自分は今35歳です。実を言うと社会に出てからはロックからは少し距離を置いていました。社会に揉まれ、生活や現実に首を絞められる生活が続くと、ブルーハーツに限らず少年向けと思われるロックの青臭い歌詞が昔より響かなくなったのです。

ただ、昨日動画サイトから流れてきた「涙のCool Dancing」は違いました。この歳になっても年甲斐もなくわくわくし、まるでロックに夢中だったあの頃に戻ったよう気になりました。その日は興奮で寝付けず、何度も繰り返しブレイカーズの曲を聴きました。こんなことは高校のとき以来でした。

 

35歳という年齢はもう夢を見るような年齢ではありません。

35年も自分と付き合っていると、自分の能力もある程度わかります。

自分は子供のころ夢見たようなスターにはなれないんだな、という諦めが出てきます。

野球選手であったり、タレントであったり、それこそロックスターであったり。

そういった煌びやかな職を夢見ることを諦め、生活のために好きでもない、地味な仕事を黙々とする。それが大人になるということだと思っておりました。(それはそれでとても大変で、また、尊いことでもあるのですが)

 

しかし、ブレイカーズの曲を聴いていると、「何でもできる」と思い込んでいた高校生のときの自分が甦ったかのようでした。

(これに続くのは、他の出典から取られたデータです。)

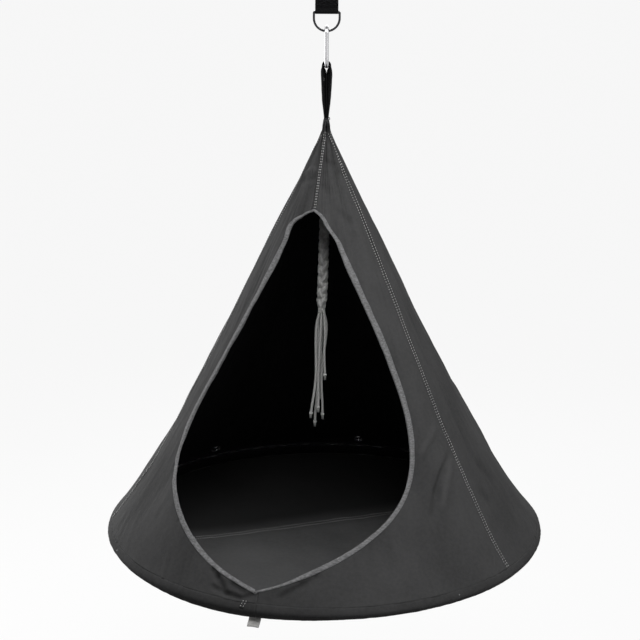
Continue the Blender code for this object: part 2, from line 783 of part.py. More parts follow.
def make_sleeve(parent):
    """The hem's rolled sleeve: its outside runs on from the cloth, round the hoop and back up inside."""
    drop = Vector((0, CLEARANCE * SLEEVE_FIT))
    outer_edge, inner_edge = (Vector(cone_side(offset, [HEM_HEIGHT])[0]) for offset in (0, -CANVAS))
    roll = arc((HOOP_RADIUS, 0), SLEEVE_RADIUS, *SLEEVE_SPAN, 11)
    profile = [outer_edge - drop, *roll, inner_edge - drop]
    sleeve = add_piece("hoop_sleeve", profile_mesh("hoop_sleeve", profile), parent, GREY_CANVAS, 0.9)
    turn(sleeve)
    channel = profile_mesh("sleeve_channel", circle_profile(HOOP_TUBE / 2 + CLEARANCE))
    channel = add_cutter("sleeve_channel", channel, parent)
    turn(channel)
    boolean(sleeve, channel)
    low = (-SLEEVE_SLOT_WIDTH / 2, HOOP_RADIUS - SLEEVE_SLOT_DEPTH, -2 * SLEEVE_RADIUS)
    high = (SLEEVE_SLOT_WIDTH / 2, HOOP_RADIUS + SLEEVE_SLOT_DEPTH, 0)
    boolean(sleeve, add_cutter("sleeve_slot", box_mesh("sleeve_slot", low, high), parent))


def make_tab(parent):
    """A blank tab under the hem, in line with the front seam."""
    top = -SLEEVE_RADIUS - CLEARANCE
    low = (-TAB_WIDTH / 2, -HOOP_RADIUS - TAB_THICKNESS / 2, top - TAB_LENGTH)
    high = (TAB_WIDTH / 2, -HOOP_RADIUS + TAB_THICKNESS / 2, top)
    add_piece("hem_tab", box_mesh("hem_tab", low, high), parent, (0.62, 0.61, 0.60), 0.8)


def make_floor(parent):
    """The floor cloth, which sags a little, in two halves that meet at a seam."""
    edge = HOOP_RADIUS - math.sqrt((SLEEVE_RADIUS + CLEARANCE) ** 2 - FLOOR_EDGE**2) - CLEARANCE

    def height(radius):
        return FLOOR_EDGE - FLOOR_SAG * (1 - (radius / edge) ** 2)

    radii = [edge * i / FLOOR_ROWS for i in range(FLOOR_ROWS + 1)]
    upper = [(r, height(r) + CANVAS / 2) for r in radii]
    lower = [(r, height(r) - CANVAS / 2) for r in radii]
    disc = profile_mesh("floor", upper + lower[::-1])
    reach = 2 * edge
    for name, side in (("floor_left", -1), ("floor_right", 1)):
        half = add_piece(name, disc.copy(), parent, GREY_CANVAS, 0.9)
        turn(half)
        near, far = sorted((side * CLEARANCE / 2, side * reach))
        mesh = box_mesh(f"{name}_side", (-reach, near, -edge), (reach, far, edge))
        block = add_cutter(mesh.name, mesh, parent)
        block.rotation_euler = (0, 0, FLOOR_SEAM_ANGLE)
        boolean(half, block, "INTERSECT")


# The rope and its tassel.


ROPE_ROUTE = ((0, 0, 0), (-0.0008, 0, -0.09), (-0.0034, 0, -0.22), (-0.0066, 0, -0.33))

# The rope's rounded top, on which it swings under the tail: how far down, and the share of its radius there.
ROPE_CROWN = ((0.0, 0.18), (0.0012, 0.74), (0.003, 1.0))
TIE_OFFSET = -0.0085

# A strand's last points: how far before its end, in its own diameters, and how thick it is there.
KNOT_SCALE = KNOT_DIAMETER / STRAND_DIAMETER
KNOT = ((1.6, 1.0), (1.0, KNOT_SCALE), (0.5, KNOT_SCALE), (0.1, 0.9), (-0.9, 1.15))

# Each strand of the tassel: where it leaves the tie, two places on its way, and its end,
# to the right, away from the door and above the hoop's plane.
STRANDS = (
    ((-0.0058, -0.0029), (-0.0214, -0.0040, 0.466), (-0.0216, -0.0045, 0.360), (-0.0319, -0.0060, 0.268)),
    ((-0.0058, 0.0029), (-0.0163, 0.0040, 0.466), (-0.0165, 0.0052, 0.350), (-0.0233, 0.0060, 0.243)),
    ((0.0, -0.0029), (-0.0106, -0.0050, 0.466), (-0.0150, -0.0062, 0.370), (-0.0160, -0.0100, 0.284)),
    ((0.0, 0.0029), (-0.0080, 0.0090, 0.466), (-0.0100, 0.0135, 0.380), (-0.0115, 0.0170, 0.305)),
    ((0.0058, -0.0029), (-0.0009, -0.0050, 0.466), (-0.0020, -0.0045, 0.410), (-0.0002, -0.0040, 0.3595)),
    ((0.0058, 0.0029), (0.0025, 0.0045, 0.466), (-0.0077, 0.0075, 0.3595), (-0.0054, 0.0100, 0.260)),
)


def make_rope(parent):
    """The thick rope, which tapers into its fixing at the top and is drawn in by the tie below."""
    tie_top = TIE_HEIGHT + TIE_LENGTH / 2 + CLEARANCE - ROPE_TOP
    route = [*ROPE_ROUTE, (TIE_OFFSET, 0, tie_top + TIE_LENGTH), (TIE_OFFSET, 0, tie_top)]
    points = smooth_path(route, ROPE_DIAMETER * ROPE_STEP)
    tip = (TIP_RADIUS - CANVAS - CLEARANCE) / (ROPE_DIAMETER / 2)
    waist = TIE_DIAMETER / ROPE_DIAMETER
    scales = []
    for point in points:
        opening = min(1.0, tip + (1 - tip) * -point.z / ROPE_TAPER)
        closing = min(1.0, waist + (1 - waist) * (point.z - tie_top) / ROPE_DIAMETER)
        scales.append(min(opening, closing))
    points = [Vector((0, 0, -down)) for down, _ in ROPE_CROWN] + points[1:]
    scales = [tip * share for _, share in ROPE_CROWN] + scales[1:]
    curve = tube_curve("grab_rope", points, ROPE_DIAMETER / 2, scales, resolution=3)
    add_piece("grab_rope", curve, parent, COTTON, 0.85)


def make_tie(parent):
    middle = TIE_HEIGHT - ROPE_TOP
    low = (TIE_OFFSET, 0, middle - TIE_LENGTH / 2)
    high = (TIE_OFFSET, 0, middle + TIE_LENGTH / 2)
    mesh = cylinder_mesh("rope_tie", TIE_DIAMETER / 2, low, high, 16)
    tie = add_piece("rope_tie", mesh, parent, COTTON, 0.85)
    shade(tie)


def make_strands(parent):
    """The tassel's strands, each with a knot at its end."""
    top = TIE_HEIGHT - TIE_LENGTH / 2 - CLEARANCE
    for number, (start, *rest) in enumerate(STRANDS, 1):
        x, y = TIE_OFFSET + start[0], start[1]
        route = [(x, y, top), (x, y, top - STRAND_DIAMETER / 2), *rest]
        points = smooth_path([(a, b, c - ROPE_TOP) for a, b, c in route], STRAND_DIAMETER * STRAND_STEP)
        last = points.pop()
        down = (last - points[-1]).normalized() * STRAND_DIAMETER
        scales = [1.0] * len(points) + [scale for _, scale in KNOT]
        points += [last - down * before for before, _ in KNOT]
        name = f"tassel_strand_{number}"
        curve = tube_curve(name, points, STRAND_DIAMETER / 2, scales)
        add_piece(name, curve, parent, COTTON, 0.85)


clear_scene()
PARTS = new_collection("hammock_tent")
CUTTERS = new_collection("hammock_tent_cutters")

hanger = frame("hanger", None, (0, 0, 0), TURN)
ring_pivot = frame("ring_pivot", hanger, (0, 0, -STRAP_DROP))
hook_pivot = frame("hook_pivot", ring_pivot, (0, 0, -(RING_INNER_HEIGHT + RING_WIRE)))
gate_pivot = frame("gate_pivot", hook_pivot, in_plane(gate_place()))
loop_pivot = frame("loop_pivot", hook_pivot, (0, 0, hook_layout()["bottom"]))
twist_pivot = frame("twist_pivot", loop_pivot, (0, 0, -LOOP_DROP), -TURN)
hoop_plane = frame("hoop_plane", twist_pivot, (0, 0, -CANOPY_HEIGHT))
rope_pivot = frame("rope_pivot", hoop_plane, (0, 0, ROPE_TOP), TURN)
bpy.context.view_layer.update()

make_strap(hanger)
make_ring(ring_pivot)
make_hook(hook_pivot, gate_pivot)
make_gate(gate_pivot)
make_pin(gate_pivot)
make_gate_spring(gate_pivot)
make_loops(loop_pivot)
make_tail(twist_pivot)
make_panels(hoop_plane)
make_binding(hoop_plane)
make_eyelets(hoop_plane)
make_hoop(hoop_plane)
make_sleeve(hoop_plane)
make_tab(hoop_plane)
make_floor(hoop_plane)
make_rope(rope_pivot)
make_tie(rope_pivot)
make_strands(rope_pivot)
bpy.context.view_layer.update()

for pivot in (ring_pivot, hook_pivot, gate_pivot, loop_pivot, twist_pivot, hoop_plane, rope_pivot):
    print(pivot.name, [round(value, 5) for value in pivot.matrix_world.translation])
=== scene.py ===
# %% [markdown]
# # A hanging hammock tent
# The real tent is a cone of canvas that hangs from one point. A round steel hoop in its hem holds it open,
# and a drop-shaped doorway lets its user in. The frame loaded below is the plain solid model, which carries
# the joints. Each cell then dresses one piece of it, and rides it on the body that moves it.

# %% Load the frame
import json
import math

import bmesh
import bpy
from mathutils import Matrix, Vector, noise
from mathutils.geometry import interpolate_bezier
from mathutils.kdtree import KDTree

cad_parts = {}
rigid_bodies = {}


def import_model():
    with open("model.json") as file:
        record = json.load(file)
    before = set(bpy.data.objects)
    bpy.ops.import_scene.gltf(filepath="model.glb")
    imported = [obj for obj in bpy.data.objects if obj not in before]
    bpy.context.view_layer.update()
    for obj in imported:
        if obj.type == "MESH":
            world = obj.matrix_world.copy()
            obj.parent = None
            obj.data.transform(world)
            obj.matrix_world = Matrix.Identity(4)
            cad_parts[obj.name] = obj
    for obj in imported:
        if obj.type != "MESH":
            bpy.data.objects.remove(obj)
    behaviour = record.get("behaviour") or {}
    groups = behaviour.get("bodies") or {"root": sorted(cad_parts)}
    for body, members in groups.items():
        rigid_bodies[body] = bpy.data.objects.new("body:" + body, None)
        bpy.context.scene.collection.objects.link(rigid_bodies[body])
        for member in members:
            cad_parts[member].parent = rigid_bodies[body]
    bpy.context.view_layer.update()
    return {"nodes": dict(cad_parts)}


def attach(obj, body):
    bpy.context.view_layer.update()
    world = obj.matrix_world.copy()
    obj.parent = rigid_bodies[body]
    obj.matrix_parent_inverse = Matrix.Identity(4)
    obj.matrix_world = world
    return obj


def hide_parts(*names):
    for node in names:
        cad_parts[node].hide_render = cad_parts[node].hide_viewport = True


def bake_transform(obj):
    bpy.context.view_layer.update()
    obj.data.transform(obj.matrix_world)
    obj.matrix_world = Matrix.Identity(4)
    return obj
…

この感情をどうか懐古主義だと思わないでください。自分が感じたのは「昔はよかった」という感情ではありません。

年齢など関係なく、明日に向かい突き進んでいくエネルギーです。

楽曲自体は古くても、自分がブレイカーズの曲を初めて聞いたのは昨日です。

「涙のCool Dancing」は、自分にとっては最新の曲なのです。

 

今週のお題からは外れた記事になってきましたが、

たまたま開いた動画サイトで自分の方向性を変えてしまったということが自分にとっては激レア体験です。

 

自分が人生で成し遂げたいこと、それ即ち「純文学を書く」という目的をブレイカーズが思い出させてくれたように思います。

今後、自分自身を鼓舞して正直に生きたいです。

 

今後、人生が辛くなったときはどうするって?

大丈夫。僕にはブレイカーズがあるのですから。

楽しいときも、悲しいときも、ブレイカーズを聴けば大丈夫でしょう。